Well, it had to happen. He’s been all over the map since entering the Top 36 or whatever it was. Stupid party songs. Uneven ballads. Throwing shade at Simon. And the “supporting” Idols, which now include Allison, Matt, and probably Kris, have to know that as long as Gokey and Lambert are alive, that’s it. Game over. At best, Gokey will get cut, leaving Kris to take his place in the Final 2. But let’s not get ahead of ourselves with happy dreams of musical Gokeycide.

There are only five Idols left. In four weeks, the jig is up.

Next week: I have no idea. But it better be good.


Back to the season guide.


    1. I half-expected Paula to walk out with a can and say “You want fame? Well fame costs… and right in here is where you start paying… in sweat!” (also, precription drugs and/or gross Corey Clarkson hot tub sex).

      I enjoyed how none of them were dressed or ready to work out.
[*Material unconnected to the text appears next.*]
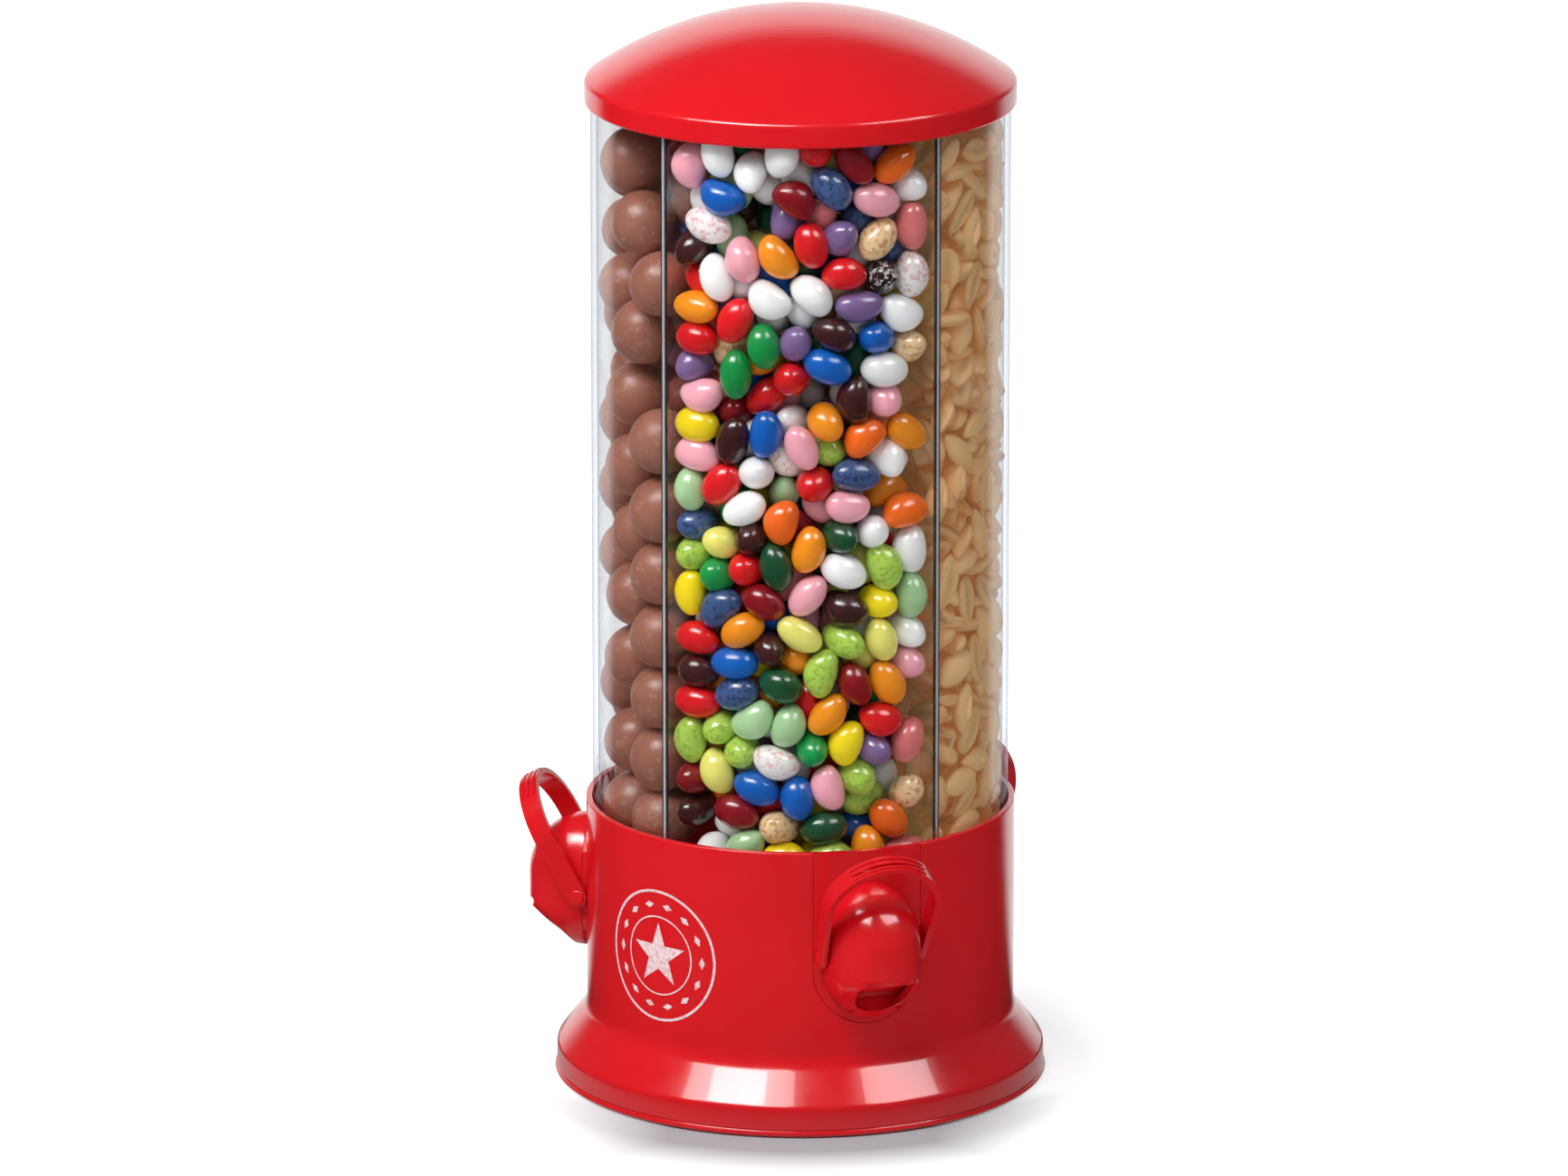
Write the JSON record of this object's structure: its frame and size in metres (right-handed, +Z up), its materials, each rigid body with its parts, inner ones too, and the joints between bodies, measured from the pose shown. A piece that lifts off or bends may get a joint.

All in their “hey, I just picked this out by myself without the help of a stylist, no really” casual clothes. Hee and hee. They were all like, “how did we time-space shift into Dancing With The Stars?”

      I could just picture Chris Daughtry at home thinking, “And I thought my group singing sessions were embrassing!”

      I hate hate HATE the group syncs. I want LIVE Brady Six level sing-a-long with appropriate choreography. I want to hear the disharmony (or, harmony), not a perfect and enhanced recording.

      Why did you make me google William Higgins? NSFW much?

      The Ford videos used to be dumb fun as it seemed they were really TRYING, and now, they’re just stupid toss-offs. Maybe I’m just tired of ’em, I dunno.

      Lastly, KC was one hot mess huh? He should not be shaking ANYTHING. And let’s face it, he barely did.